Note: The dissent saw the matter as involving factual issues that made the case one for trial, not summary judgment. In a thoughtful opinion, Judge Kethledge wrote:

Whether Blue Cross functioned as a fiduciary when it established and maintained provider networks for Flagstar depends on how one characterizes their agreement. DeLuca says—and I think no one disagrees—that the function of negotiating rates with provider hospitals surely would have been fiduciary in nature had the Plan’s trustees kept that function in-house; and in DeLuca’s view, the Contract merely delegated that function from the trustees to Blue Cross. He therefore contends that Blue Cross was acting as a fiduciary when, as part of the services it provided under the Contract, it negotiated rates for the Plan. In contrast, Blue Cross argues that it actually provided a product—off-the-shelf access to its provider network at whatever rates Blue Cross cared to negotiate with them—rather than services.

The difference matters because, while selling a product tends not to create fiduciary duties under ERISA, providing services quite frequently does. And that is especially true for discretionary services that directly impact a plan’s finances. The nub of this case, therefore, is which conception of the parties’ agreement is right.

I do not think this issue is one we can fairly decide—at least in Blue Cross’s favor—as a matter of law.

29 U.S.C. § 1106(b)(2) – The dissent also disagreed on the elements required for a prohibited transaction under this provision, stating:

In Pegram v. Herdrich, 530 U.S. 211 (2000), the Supreme Court stated that, “[i]n every case charging breach of ERISA fiduciary duty, then, the threshold question is . . . whether that person was acting as a fiduciary (that is, was performing a fiduciary function) when taking the action subject to complaint.” Id. at 226 (emphasis added). But Pegram was only a § 1104 case, so that statement is pure dicta as to § 1106(b)(2).

A similar statement by our court, however,  cannot be so characterized. In Hunter v. Caliber System, Inc., 220 F.3d 702 (6th Cir. 2000), we said that, “by its own terms, § 1106 applies only to those who act in a fiduciary capacity.” Id. at 724. The Hunter court characterized that statement as a holding (albeit an alternative one), and I cannot fairly recast it as dicta. It is binding precedent for our circuit.
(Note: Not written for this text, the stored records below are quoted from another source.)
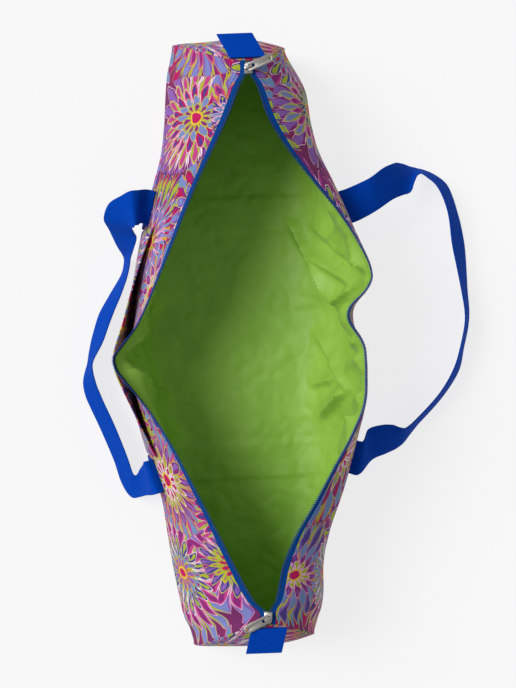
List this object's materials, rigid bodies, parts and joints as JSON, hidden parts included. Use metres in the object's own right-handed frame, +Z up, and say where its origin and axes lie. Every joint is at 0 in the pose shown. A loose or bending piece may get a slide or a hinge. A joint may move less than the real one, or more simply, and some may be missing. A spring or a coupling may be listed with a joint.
{
  "type": "mat carry bag",
  "caption": "Long soft zip-top bag for a rolled exercise mat, lying open, with slip pocket, webbing handles, end tabs and zip sliders.",
  "frame": {"origin": "middle of the flat base of the bag, on the ground", "axes": "+Z up, +Y along the bag to its far end, +X to the side without the pocket"},
  "size_m": [0.455, 0.686, 0.1569],
  "materials": {
    "printed_canvas": "matte woven canvas with an all-over multicolour flower print",
    "lining": "thin lime green lining with a slight sheen",
    "webbing": "ribbed royal blue webbing",
    "zip_tape": "woven royal blue zip tape",
    "zip_coil": "moulded coil in the colour of the tape",
    "zip_metal": "satin nickel plate"
  },
  "bodies": {
    "bag": {"body_panel": "printed_canvas", "end_panel_far": "printed_canvas", "end_panel_near": "printed_canvas", "pocket_panel": "printed_canvas", "lining_body": "lining", "lining_end_far": "lining", "lining_end_near": "lining", "zipper_tape_left": "zip_tape", "zipper_tape_right": "zip_tape", "zipper_coil_left": "zip_coil", "zipper_coil_right": "zip_coil", "strap_left": "webbing", "strap_right": "webbing", "end_tab_far": "webbing", "end_tab_near": "webbing", "zipper_slider_far": "zip_metal", "zipper_slider_near": "zip_metal"},
    "pull_far": {"zipper_pull_far": "zip_metal"},
    "pull_near": {"zipper_pull_near": "zip_metal"}
  },
  "joints": [
    {"name": "pull_far_swing", "type": "hinge", "parent": "bag", "child": "pull_far", "pos_m": [0.016, 0.289, 0.15411], "axis": [0.3584, -0.9336, 0], "range_deg": [0, 175]},
    {"name": "pull_near_swing", "type": "hinge", "parent": "bag", "child": "pull_near", "pos_m": [0.016, -0.29, 0.15411], "axis": [-0.4384, 0.8988, 0], "range_deg": [0, 175]}
  ]
}
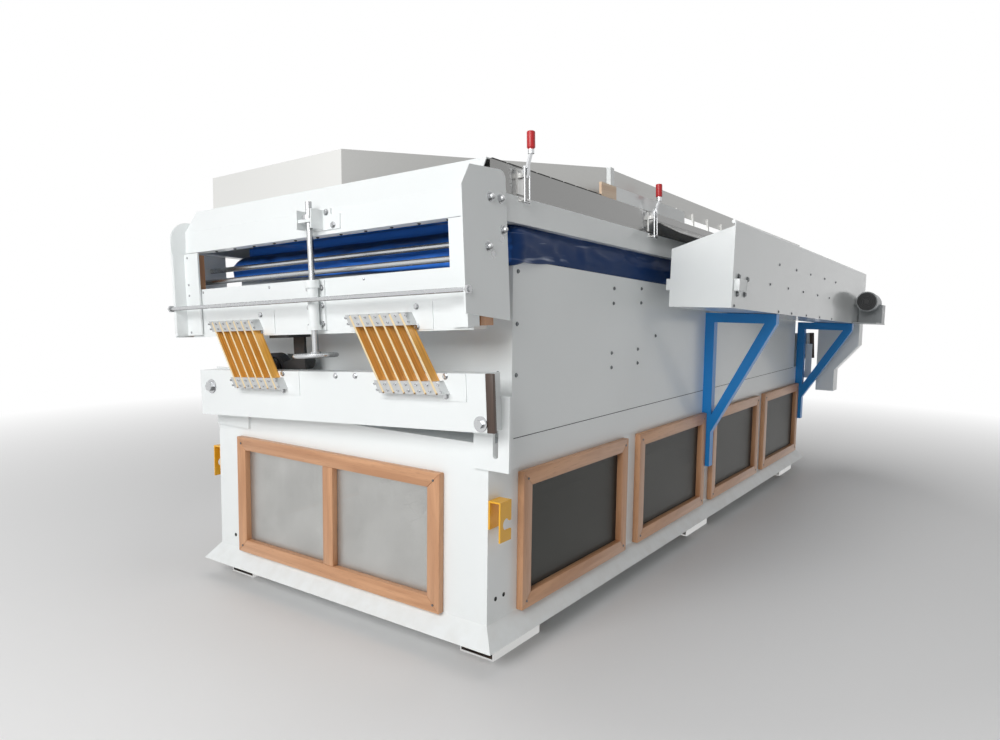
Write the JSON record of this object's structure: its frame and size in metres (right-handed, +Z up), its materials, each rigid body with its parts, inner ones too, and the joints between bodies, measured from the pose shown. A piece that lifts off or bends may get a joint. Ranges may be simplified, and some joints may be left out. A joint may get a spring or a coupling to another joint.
{
  "type": "gravity separator",
  "caption": "Air table that sorts grain by density: shaking mesh deck on leaf springs over a fan cabinet, with side tilt, end lift screw, toggle clamps and a side discharge conveyor.",
  "frame": {"origin": "floor point under the middle of the cabinet, the centre of the corner foot anchor holes", "axes": "+X from the handwheel end to the far end, +Y away from the conveyor side, +Z up"},
  "size_m": [4.461, 2.1446, 1.8374],
  "materials": {
    "white_paint": "satin powder coat",
    "bare_steel": "brushed, lightly worn",
    "zinc_steel": "bright plated",
    "blue_paint": "gloss paint",
    "yellow_paint": "gloss paint",
    "frame_wood": "varnished",
    "dark_wood": "dark stained",
    "mesh": "fine woven wire",
    "deck_mesh": "woven wire",
    "cast_clamp": "sawn and cast",
    "leaf_glass_fibre": "brown laminate with pale edges",
    "blue_cloth": "coated cloth, glossy",
    "cast_iron_black": "painted black",
    "motor_grey": "painted grey",
    "belt_rubber": "matt",
    "red_grip": "moulded grip on a plated lever"
  },
  "bodies": {
    "base": {"feet_channels": "bare_steel", "foot_boards": "frame_wood", "base_skirt": "white_paint", "base_cabinet": "white_paint", "filter_frames": "frame_wood", "filter_screens": "mesh", "upper_chest": "white_paint", "chest_floor": "white_paint", "fan_housings": "white_paint", "fan_bearings": "white_paint", "fan_motor": "motor_grey", "fan_belt": "belt_rubber", "tilt_brackets": "white_paint", "pivot_bolts": "zinc_steel", "lifting_hooks": "yellow_paint", "conveyor_brackets": "blue_paint", "conveyor_trough": "white_paint", "conveyor_spout": "white_paint", "conveyor_belt": "belt_rubber", "conveyor_motor": "motor_grey", "cloth_skirt": "blue_cloth"},
    "fan": {"fan_shaft": "bare_steel", "fan_wheels": "cast_iron_black", "fan_pulley": "cast_iron_black"},
    "fan_motor_spindle": {"fan_motor_pulley": "cast_iron_black"},
    "conveyor_drive": {"conveyor_drive_drum": "zinc_steel"},
    "conveyor_tail": {"conveyor_tail_drum": "zinc_steel"},
    "tilt_frame": {"tilt_beams": "white_paint", "beam_end_boards": "dark_wood", "adjusting_bolts": "zinc_steel", "lower_spring_clamps": "cast_clamp", "leaf_springs": "leaf_glass_fibre", "shaft_bearings": "cast_iron_black", "drive_motor": "motor_grey", "drive_belt": "belt_rubber"},
    "eccentric": {"eccentric_shaft": "bare_steel", "shaft_pulley": "cast_iron_black"},
    "drive_motor_spindle": {"drive_motor_pulley": "cast_iron_black"},
    "shaker_frame": {"spring_plates": "white_paint", "upper_spring_clamps": "cast_clamp", "side_plates": "white_paint", "tie_rods": "zinc_steel", "wood_blocks": "dark_wood", "connecting_rods": "cast_iron_black", "jack_bracket": "white_paint"},
    "deck": {"deck_frame": "white_paint", "deck_tray": "bare_steel", "deck_end_panel": "white_paint", "deck_screen": "deck_mesh", "deck_walls": "bare_steel", "gate_bar": "white_paint", "gate_wood": "frame_wood", "jack_clevis": "white_paint", "clamp_bases": "bare_steel"},
    "lift_screw": {"end_screw": "zinc_steel"},
    "handle_1": {"clamp_handle_1": "red_grip"},
    "handle_2": {"clamp_handle_2": "red_grip"},
    "hook_1": {"clamp_hook_1": "zinc_steel"},
    "hook_2": {"clamp_hook_2": "zinc_steel"}
  },
  "joints": [
    {"name": "side_tilt", "type": "hinge", "parent": "base", "child": "tilt_frame", "pos_m": [0, 0.659, 0.88], "axis": [1, 0, 0], "range_deg": [-2.2, 1.9], "deforming": ["cloth_skirt"]},
    {"name": "deck_shake", "type": "slide", "parent": "tilt_frame", "child": "shaker_frame", "axis": [0, 0.8453, -0.5344], "range_m": [-0.004, 0.004], "stiffness_N_per_m": 1200000, "springref_m": -0.00194, "deforming": ["leaf_springs"]},
    {"name": "deck_end_raise", "type": "hinge", "parent": "shaker_frame", "child": "deck", "pos_m": [2.03605, 0.02256, 1.2903], "axis": [0, 0.9983, -0.0576], "range_deg": [-0.12, 0.9], "deforming": ["cloth_skirt"]},
    {"name": "screw_turn", "type": "hinge", "parent": "deck", "child": "lift_screw", "pos_m": [-2.112, -0.02465, 1.34012], "axis": [0, 0.0576, 0.9983], "continuous": true},
    {"name": "eccentric_turn", "type": "hinge", "parent": "tilt_frame", "child": "eccentric", "pos_m": [0, 0.40388, 0.95481], "axis": [1, 0, 0], "continuous": true},
    {"name": "drive_motor_turn", "type": "hinge", "parent": "tilt_frame", "child": "drive_motor_spindle", "pos_m": [1.882, -0.04105, 1.05559], "axis": [1, 0, 0], "continuous": true},
    {"name": "fan_turn", "type": "hinge", "parent": "base", "child": "fan", "pos_m": [0, 0, 0.432], "axis": [1, 0, 0], "continuous": true},
    {"name": "fan_motor_turn", "type": "hinge", "parent": "base", "child": "fan_motor_spindle", "pos_m": [1.858, -0.52, 0.214], "axis": [1, 0, 0], "continuous": true},
    {"name": "conveyor_drive_turn", "type": "hinge", "parent": "base", "child": "conveyor_drive", "pos_m": [2.0831, -0.996, 1.19949], "axis": [0, 1, 0], "continuous": true},
    {"name": "conveyor_tail_turn", "type": "hinge", "parent": "base", "child": "conveyor_tail", "pos_m": [-0.62589, -0.996, 1.32725], "axis": [0, 1, 0], "continuous": true},
    {"name": "clamp_handle_turn_1", "type": "hinge", "parent": "deck", "child": "handle_1", "pos_m": [-1.82117, -0.77072, 1.6905], "axis": [0.999, -0.0025, -0.0435], "range_deg": [0, 100]},
    {"name": "clamp_hook_turn_1", "type": "hinge", "parent": "handle_1", "child": "hook_1", "pos_m": [-1.82013, -0.77832, 1.71495], "axis": [0.999, -0.0025, -0.0435], "range_deg": [-120, 0]},
    {"name": "clamp_handle_turn_2", "type": "hinge", "parent": "deck", "child": "handle_2", "pos_m": [-0.76618, -0.77337, 1.64451], "axis": [0.999, -0.0025, -0.0435], "range_deg": [0, 100]},
    {"name": "clamp_hook_turn_2", "type": "hinge", "parent": "handle_2", "child": "hook_2", "pos_m": [-0.76513, -0.78097, 1.66897], "axis": [0.999, -0.0025, -0.0435], "range_deg": [-120, 0]}
  ],
  "couplings": [
    {"joint": "drive_motor_turn", "follows": "eccentric_turn", "ratio": 2},
    {"joint": "fan_motor_turn", "follows": "fan_turn", "ratio": 1.7857},
    {"joint": "conveyor_tail_turn", "follows": "conveyor_drive_turn", "ratio": 1},
    {"joint": "clamp_hook_turn_1", "follows": "clamp_handle_turn_1", "ratio": -1.15},
    {"joint": "clamp_hook_turn_2", "follows": "clamp_handle_turn_2", "ratio": -1.15}
  ]
}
Policy Issues – The dissent reviewed the policy issues raised by Blue Cross and proposed some interesting rebuttals.  In the end, however, Judge Kethledge concluded that:

More fundamentally, I reject the unspoken premise of the preceding two arguments, which is that we should be acutely concerned about Blue Cross’s business model in the first place. Cases have consequences, and we should be mindful of them. But our task in this case is not to divine the business model that best serves the plans’ interests and those of everyone else; our task, instead, is the comparatively simple one of determining whether the letter deals violated ERISA. The wisdom of business models can be determined elsewhere.